Ícaro me olhou de canto antes de dar um sorrisinho.

"Ele é bonito."

"Você é bem mais." - pisquei.

Ele fez um beicinho de deboche antes de ficar sério novamente.

“Eu não gosto de parecer ciumento. Desculpa se exagerei. Tipo... É normal achar outras pessoas bonitas e ficar olhando, eu não ligo. O problema é que era alguém que você namorou e que era alguém que devia traduzir o que tava sendo dito, mas não traduziu. E você também não se importou com isso. E você ficou encarando e eu só... Desculpa. Não quero exagerar.” – balançou a cabeça escondendo o rosto no meu ombro em seguida.

Apertei seu joelho e o senti suspirar se afastando.

“Não tem que me pedir desculpas. Não acho que você exagerou ou fez algo errado.” - e também, sejamos sinceros, considerando como Ícaro normalmente reagia aos seus momentos de nervoso no passado, ele reagiu de forma muito positiva e controlada dessa vez.

Ícaro mordeu a bochecha.

“Fiz sim.” – ele abaixou o rosto um instante antes de continuar. – “Eu... Você não estava muito bem hoje, eu não devia agir desse jeito quando você tá num dia ruim e precisa de carinho. Desculpa. O Tales fica dizendo que eu tenho que prestar mais atenção no que tô sentindo e no por que, aí eu presto e acabo... Não sei. É mais difícil guardar as coisas e controlar as prioridades quando eu tenho que prestar atenção no que tô sentindo. Desculpa.”

“Você não tem que me pedir desculpas por isso. Não tem que esconder o que tá sentindo, Ícaro.” - suspirei.

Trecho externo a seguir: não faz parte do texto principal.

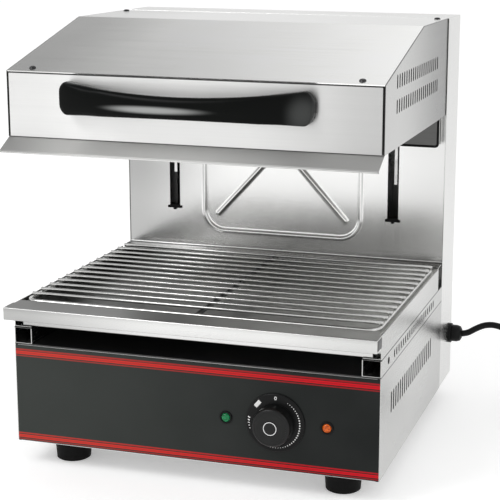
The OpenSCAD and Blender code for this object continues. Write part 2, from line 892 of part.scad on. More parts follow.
module roller_lower_right() {
    roller(0, roller_low);
}

// Corrugated conduit that brings the head's supply up to the carriage
module flex_conduit() {
    pitch = 5;
    folds = floor((lug_z - conduit_z) / pitch);
    fold_h = (lug_z - conduit_z) / folds;
    color(DARK_STEEL) centred() translate([0, conduit_y, conduit_z]) rotate_extrude() polygon(concat(
        [[0, 0]],
        [for (i = [0 : 2 * folds]) [conduit_r - (i % 2 == 0 ? 1.5 : 0), i * fold_h / 2]],
        [[0, lug_z - conduit_z]]
    ));
}

// ---- head ----

// Slope and top of the head, folded from one sheet
module hood_top() {
    color(STEEL) centred() difference() {
        folded_sheet(head_x, [
            [head_rear, column_top], [fold_y, column_top], [head_y, front_top]
        ], sheet_t);
        at_hood_screws() translate([0, 0, -4]) cylinder(r = screw_r + fit, h = 6);
    }
}

module at_hood_screws() {
    both_sides() {
        translate([head_x - 28, head_y, front_top]) rotate([slope, 0, 0])
            translate([0, 11, 0]) children();
        translate([head_x - 10, head_rear - 20, column_top]) children();
    }
}

module head_front() {
    color(STEEL) centred() difference() {
        block([-panel_x, panel_x], [head_y, head_y + sheet_t], [head_z, front_top - sheet_t - fit]);
        at_handle_screws() translate([0, 0, -3]) cylinder(r = screw_r + fit, h = 6);
    }
}

// Side of the head with two rows of vents and its lower edge turned in
module head_side(hand) {
    drop = sheet_t / cos(slope);
    vents = (head_y + head_rear) / 2 - 2.5;
    color(STEEL) centred() mirror([hand, 0, 0]) union() {
        upright_side(head_x - sheet_t, sheet_t) difference() {
            polygon([
                [head_y, head_z], [head_rear, head_z], [head_rear, column_top - sheet_t],
                [fold_y + sheet_t * tan(slope / 2), column_top - sheet_t], [head_y, front_top - drop]
            ]);
            vent_row_2d(vents, head_z + 46.2, head_vent_h);
            vent_row_2d(vents, head_z + 74, head_vent_h);
        }
        block([head_x - 14, head_x - sheet_t], [head_y + 5, apron_y - fit], [head_z, head_z + sheet_t]);
    }
}

module head_side_left() {
    head_side(1);
}

module head_side_right() {
    head_side(0);
}

// Lip below the front panel, flared forwards, with a hemmed edge
module head_lip() {
    behind = head_y + sheet_t;
    half = head_x - 0.5;
    color(STEEL) centred() union() {
        folded_sheet(half, [
            [head_y - lip_reach, head_z - lip_drop - 3], [head_y - lip_reach, head_z - lip_drop],
            [behind, head_z]
        ], -sheet_t);
        block([-panel_x + 1, panel_x - 1], [behind, behind + sheet_t],
              [head_z - sheet_t / 2, head_z + 12]);
    }
}

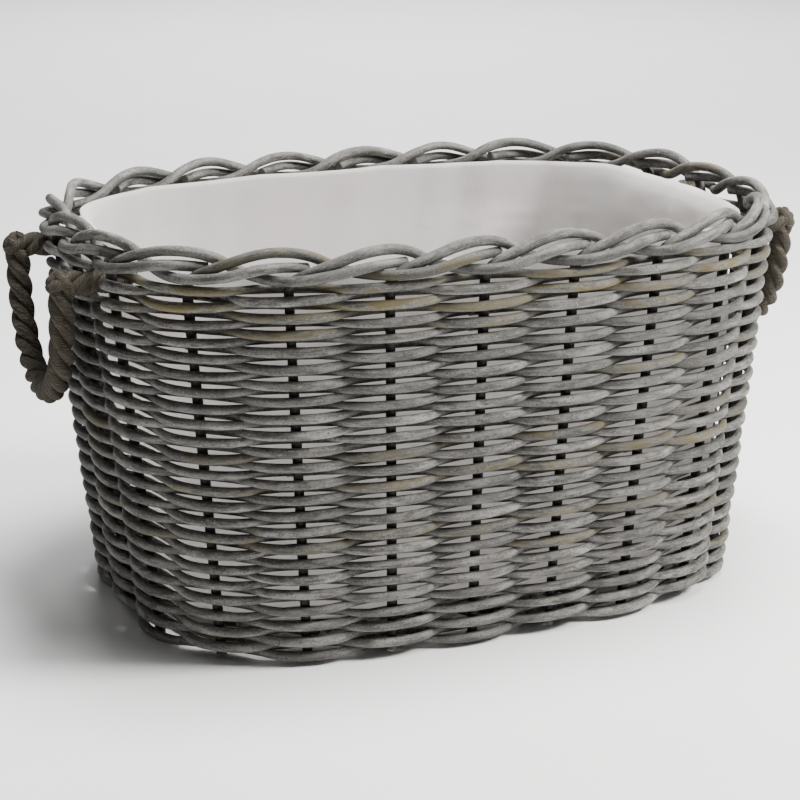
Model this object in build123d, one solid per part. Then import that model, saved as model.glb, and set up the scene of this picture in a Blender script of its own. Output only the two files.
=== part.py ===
from build123d import *
import math
import os

# Oval log basket of grey willow: +Z up, origin at the centre of the floor contact, +X along the
# length.  Sizes in millimetres.

# Overall shape of the line on which the stakes stand
TOP_HALF_LENGTH = 300.0
TOP_HALF_WIDTH = 210.0
FOOT_HALF_LENGTH = 264.0
FOOT_HALF_WIDTH = 187.0
TOP_POWER = 2.95  # superellipse power: 2 is an ellipse, more is squarer
FOOT_POWER = 3.3

# Stakes and woven wall
STAKE_COUNT = 22
STAKE_PHASE = 0.174  # share of one bay from the +X end to the first stake
STAKE_DIAMETER = 8.2
WEAVER_DIAMETER = 6.6
LEVEL_COUNT = 46  # two levels make one row: each stake has a weaver in front on every second one
LEVEL_GAP = 0.2
TIP_LENGTH = 4.2  # stake below the lowest weaver: the basket stands on these tips
ROD_CLEARANCE = 0.2
RUN_END_ROOM = 6.0  # along the end of the basket, from a rope to the cut end of a weaver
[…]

“Se você não tá bem, e eu tô...”

“E de repente você também não se sente tão bem, você pode demonstrar.” – interrompi. – “A gente dá um jeito de equilibrar e ajudar um ao outro ao mesmo tempo. Eu te apoio e você me apoia e nós daremos um jeito. Se eu faço algo que te incomoda, você pode me falar, sabe disso. De verdade, você não me deve desculpas.”

Ícaro deu um sorrisinho e deitou o rosto no meu ombro, parecendo um pouco mais relaxado. Suspirei, aliviado por isso. A última coisa que queria hoje era meu namorado chateado. Ainda assim, sabia que ele ainda estava chateado e continuaria por mais um tempo, mas também sabia que isso não significava que tinha algo errado. Como eu disse, às vezes, mesmo depois de já estar tudo bem, a gente só precisa sentir o que está sentindo. Resolver as coisas não necessariamente faz os sentimentos sumirem sempre, dependendo do sentimento, então... Sabia que ele ia precisar de um tempo para lidar com suas emoções. Era o que intensidade e ansiedade causavam nele acho...

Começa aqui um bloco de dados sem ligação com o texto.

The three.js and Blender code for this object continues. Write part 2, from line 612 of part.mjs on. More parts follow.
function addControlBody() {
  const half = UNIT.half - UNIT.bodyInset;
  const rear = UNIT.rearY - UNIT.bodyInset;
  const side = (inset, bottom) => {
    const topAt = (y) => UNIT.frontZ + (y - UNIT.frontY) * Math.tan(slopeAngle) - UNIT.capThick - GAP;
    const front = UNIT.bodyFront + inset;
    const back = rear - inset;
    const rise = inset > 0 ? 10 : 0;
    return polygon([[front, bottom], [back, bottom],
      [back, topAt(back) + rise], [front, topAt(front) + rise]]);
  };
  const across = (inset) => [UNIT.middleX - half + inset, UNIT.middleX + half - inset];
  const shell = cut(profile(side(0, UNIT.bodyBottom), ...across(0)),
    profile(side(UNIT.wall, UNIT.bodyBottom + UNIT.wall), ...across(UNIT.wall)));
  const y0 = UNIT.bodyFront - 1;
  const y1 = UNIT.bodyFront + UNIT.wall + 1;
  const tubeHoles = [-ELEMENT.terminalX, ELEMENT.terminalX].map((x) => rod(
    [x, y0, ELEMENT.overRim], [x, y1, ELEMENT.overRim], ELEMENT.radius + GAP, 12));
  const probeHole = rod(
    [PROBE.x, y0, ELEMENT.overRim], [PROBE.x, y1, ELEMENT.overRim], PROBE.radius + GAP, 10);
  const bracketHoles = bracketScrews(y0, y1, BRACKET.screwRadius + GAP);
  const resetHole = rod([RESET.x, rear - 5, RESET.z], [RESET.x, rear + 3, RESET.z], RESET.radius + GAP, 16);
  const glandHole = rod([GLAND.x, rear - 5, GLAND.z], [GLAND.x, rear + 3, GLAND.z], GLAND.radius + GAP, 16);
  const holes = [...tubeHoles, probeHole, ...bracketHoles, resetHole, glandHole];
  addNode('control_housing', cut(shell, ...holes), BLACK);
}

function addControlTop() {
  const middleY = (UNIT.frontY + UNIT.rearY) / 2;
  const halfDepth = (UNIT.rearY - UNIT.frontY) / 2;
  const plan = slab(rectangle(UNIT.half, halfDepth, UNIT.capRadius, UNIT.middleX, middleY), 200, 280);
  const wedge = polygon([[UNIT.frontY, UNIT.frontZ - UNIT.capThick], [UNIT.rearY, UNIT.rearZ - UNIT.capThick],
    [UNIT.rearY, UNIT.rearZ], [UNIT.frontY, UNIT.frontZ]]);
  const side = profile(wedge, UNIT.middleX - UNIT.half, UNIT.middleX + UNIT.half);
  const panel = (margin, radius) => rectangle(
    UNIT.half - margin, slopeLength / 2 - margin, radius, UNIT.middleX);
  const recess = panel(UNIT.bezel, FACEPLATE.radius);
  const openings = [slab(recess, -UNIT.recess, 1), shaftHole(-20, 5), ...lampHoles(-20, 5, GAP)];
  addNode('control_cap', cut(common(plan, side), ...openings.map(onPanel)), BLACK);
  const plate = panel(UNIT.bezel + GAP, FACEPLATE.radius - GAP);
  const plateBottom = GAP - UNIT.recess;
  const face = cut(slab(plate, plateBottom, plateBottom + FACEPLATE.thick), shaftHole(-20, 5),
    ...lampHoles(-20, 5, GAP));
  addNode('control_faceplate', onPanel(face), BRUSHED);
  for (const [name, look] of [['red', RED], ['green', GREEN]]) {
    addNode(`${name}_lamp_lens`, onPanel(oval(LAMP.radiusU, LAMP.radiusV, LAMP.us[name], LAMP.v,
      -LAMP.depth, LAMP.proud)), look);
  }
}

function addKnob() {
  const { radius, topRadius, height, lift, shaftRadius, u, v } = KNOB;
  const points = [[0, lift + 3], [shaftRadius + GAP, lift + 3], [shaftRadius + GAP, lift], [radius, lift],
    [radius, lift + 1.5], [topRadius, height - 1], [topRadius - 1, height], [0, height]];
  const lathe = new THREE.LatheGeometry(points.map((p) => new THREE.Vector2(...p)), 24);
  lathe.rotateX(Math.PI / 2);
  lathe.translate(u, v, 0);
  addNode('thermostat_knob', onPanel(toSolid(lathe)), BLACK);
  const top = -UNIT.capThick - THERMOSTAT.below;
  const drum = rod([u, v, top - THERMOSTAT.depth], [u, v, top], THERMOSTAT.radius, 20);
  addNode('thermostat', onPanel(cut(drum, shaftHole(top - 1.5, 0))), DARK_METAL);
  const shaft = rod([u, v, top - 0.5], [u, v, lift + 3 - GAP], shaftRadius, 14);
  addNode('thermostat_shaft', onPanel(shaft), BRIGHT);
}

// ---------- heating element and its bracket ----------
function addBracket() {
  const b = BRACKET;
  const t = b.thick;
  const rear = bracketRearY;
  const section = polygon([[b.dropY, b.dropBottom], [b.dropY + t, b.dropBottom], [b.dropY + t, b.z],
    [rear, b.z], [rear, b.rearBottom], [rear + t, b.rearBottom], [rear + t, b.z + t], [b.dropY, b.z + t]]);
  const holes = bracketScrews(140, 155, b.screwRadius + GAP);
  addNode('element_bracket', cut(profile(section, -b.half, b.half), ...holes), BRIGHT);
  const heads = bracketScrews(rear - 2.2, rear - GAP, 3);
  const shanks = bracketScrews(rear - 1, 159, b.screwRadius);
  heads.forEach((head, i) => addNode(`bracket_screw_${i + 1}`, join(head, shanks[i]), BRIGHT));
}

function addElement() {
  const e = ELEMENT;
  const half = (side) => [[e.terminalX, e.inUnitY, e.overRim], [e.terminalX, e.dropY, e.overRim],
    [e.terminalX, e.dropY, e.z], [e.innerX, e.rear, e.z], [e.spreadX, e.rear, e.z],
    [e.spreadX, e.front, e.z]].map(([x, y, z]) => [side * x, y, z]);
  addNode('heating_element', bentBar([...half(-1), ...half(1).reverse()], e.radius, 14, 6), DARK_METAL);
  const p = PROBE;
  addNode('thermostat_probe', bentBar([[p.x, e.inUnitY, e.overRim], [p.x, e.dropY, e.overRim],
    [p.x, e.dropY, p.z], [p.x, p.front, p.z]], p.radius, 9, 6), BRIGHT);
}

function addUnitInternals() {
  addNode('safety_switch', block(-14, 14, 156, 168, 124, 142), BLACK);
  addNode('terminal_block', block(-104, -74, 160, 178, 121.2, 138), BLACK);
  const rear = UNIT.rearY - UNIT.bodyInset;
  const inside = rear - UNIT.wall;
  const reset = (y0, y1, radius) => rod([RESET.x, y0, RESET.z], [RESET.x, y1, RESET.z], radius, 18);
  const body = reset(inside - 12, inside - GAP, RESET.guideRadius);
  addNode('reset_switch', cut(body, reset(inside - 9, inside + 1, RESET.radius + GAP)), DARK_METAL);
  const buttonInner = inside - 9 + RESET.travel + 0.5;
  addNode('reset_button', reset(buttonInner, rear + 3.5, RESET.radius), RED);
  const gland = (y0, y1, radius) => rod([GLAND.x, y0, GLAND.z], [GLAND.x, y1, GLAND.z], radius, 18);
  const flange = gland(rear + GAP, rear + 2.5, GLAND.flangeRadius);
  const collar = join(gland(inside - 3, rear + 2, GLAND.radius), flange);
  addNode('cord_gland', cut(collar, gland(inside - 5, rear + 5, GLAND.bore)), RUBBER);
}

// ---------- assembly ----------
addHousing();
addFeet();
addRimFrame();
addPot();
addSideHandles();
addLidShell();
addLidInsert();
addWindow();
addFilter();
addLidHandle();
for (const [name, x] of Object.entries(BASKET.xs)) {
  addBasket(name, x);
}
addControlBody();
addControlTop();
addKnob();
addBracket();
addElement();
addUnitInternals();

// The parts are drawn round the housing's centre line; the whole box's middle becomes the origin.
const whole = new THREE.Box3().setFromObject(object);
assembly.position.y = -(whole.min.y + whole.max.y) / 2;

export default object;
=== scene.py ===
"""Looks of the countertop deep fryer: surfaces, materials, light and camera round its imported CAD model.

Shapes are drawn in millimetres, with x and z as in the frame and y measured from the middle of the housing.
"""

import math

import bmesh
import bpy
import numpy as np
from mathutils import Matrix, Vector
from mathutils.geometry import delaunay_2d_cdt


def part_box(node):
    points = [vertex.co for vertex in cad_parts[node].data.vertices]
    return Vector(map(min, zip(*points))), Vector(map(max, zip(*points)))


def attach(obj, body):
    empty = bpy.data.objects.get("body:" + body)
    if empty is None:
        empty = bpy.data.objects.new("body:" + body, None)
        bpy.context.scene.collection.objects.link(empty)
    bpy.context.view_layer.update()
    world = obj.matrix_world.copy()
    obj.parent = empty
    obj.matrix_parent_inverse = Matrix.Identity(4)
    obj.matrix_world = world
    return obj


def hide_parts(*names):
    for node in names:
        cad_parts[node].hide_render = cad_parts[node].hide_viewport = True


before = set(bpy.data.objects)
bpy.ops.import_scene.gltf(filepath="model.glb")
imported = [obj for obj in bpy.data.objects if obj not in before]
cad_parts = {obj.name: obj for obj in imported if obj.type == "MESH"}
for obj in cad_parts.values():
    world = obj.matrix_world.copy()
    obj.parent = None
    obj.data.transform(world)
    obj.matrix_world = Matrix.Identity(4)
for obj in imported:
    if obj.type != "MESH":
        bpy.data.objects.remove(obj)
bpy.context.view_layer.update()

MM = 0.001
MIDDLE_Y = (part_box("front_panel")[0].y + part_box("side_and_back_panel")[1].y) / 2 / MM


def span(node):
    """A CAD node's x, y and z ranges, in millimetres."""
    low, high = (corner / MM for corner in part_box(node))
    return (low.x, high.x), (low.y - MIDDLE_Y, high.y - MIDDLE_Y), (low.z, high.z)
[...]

Eu realmente, pensei, repassando o dia inteiro na mente, realmente precisava de terapia. Foi estranho admitir isso mesmo que só mentalmente, mas acho que depois de finalmente pedir transferência do colégio, isso não devia me surpreender. Depois que você dá um passo, os próximos são um pouco mais fáceis.

Franzi os lábios lembrando algo que Alex tinha dito hoje. Belisquei a perna do Ícaro atraindo sua atenção de novo.

“Porque a gente não usa aliança mesmo?”

“Você quer usar aliança agora?” – ele arqueou a sobrancelha.

“Não sei. Nunca pensei nisso.”

“Se você quiser usar aliança, a gente compra. Mas, eu, por mim, só uso quando formos casar.”

Meu Deus!

“Vou me lembrar disso.”

“Mas, eu escolho a aliança. Você parece que iria escolher alguma com pedra enorme e super grossa e eu gosto de coisas mais finas.”

“Ok.” – dei risada. – “Então eu faço o pedido e você escolhe o anel?”

“Isso.”

“Tá bom.”

Será que essa conversa contava como um pedido? Quase ri desse pensamento.